The Final Break That Isn't Quite Final
The framing of 2026 as a "final break" between the Sussexes and the monarchy is emotionally satisfying and journalistically clean. It also isn't quite accurate, and not because the relationship is likely to warm. It's because "final" implies a resolution that this situation structurally resists. The titles connect them to the institution permanently, unless Charles acts to sever that connection formally, which he has consistently declined to do. The line of succession connects Harry to a future he cannot simply opt out of by moving to California. Archie and Lilibet are members of the British royal family whether or not their parents engage with it.

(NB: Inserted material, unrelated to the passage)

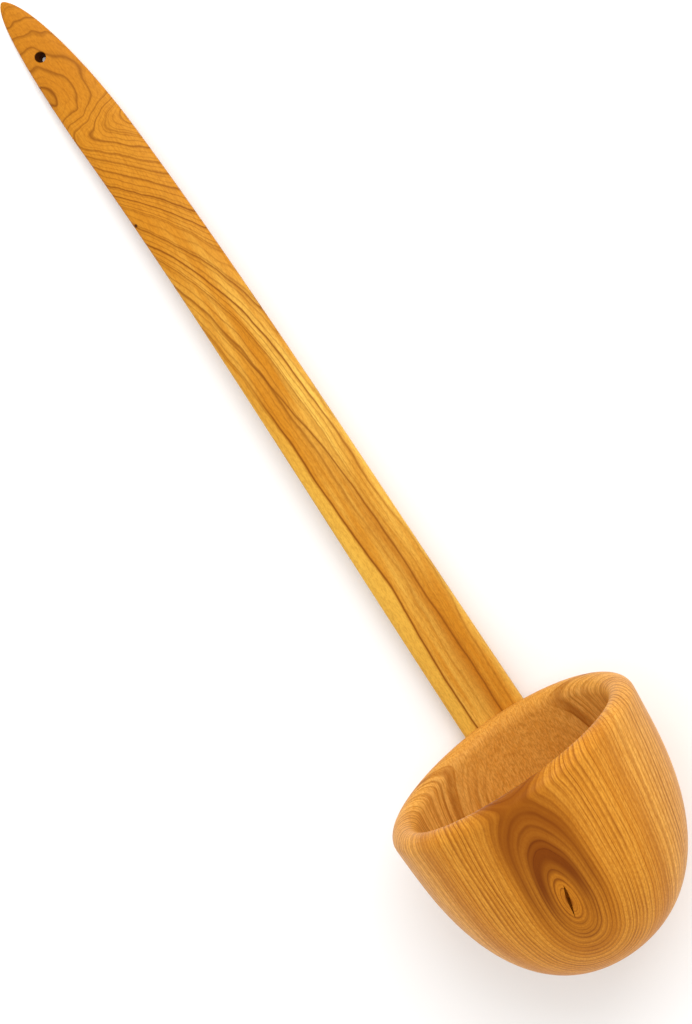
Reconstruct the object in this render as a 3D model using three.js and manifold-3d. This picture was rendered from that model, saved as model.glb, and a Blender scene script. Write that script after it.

What 2026 actually represents is not a final break but a permanent stalemate, formalised and entrenched on both sides, with all the institutional energy now directed not toward resolution but toward management. The Palace manages the shadow court problem tour by tour. The Sussexes manage the Palace's silence by performing around it. Neither side has what it wants. Both sides have adapted, with considerable skill, to not having it.
The Crown and the brand will continue to orbit each other indefinitely, close enough that the gravitational relationship remains visible, far enough apart that collision has become impossible. It is not the ending anyone would have written. But it is, in its complicated, unresolved, deeply human way, the one they've built together.
The most honest thing you can say about the Sussex situation in May 2026 is this: nobody lost. Nobody won. And the game, unfortunately for everyone involved, isn't over.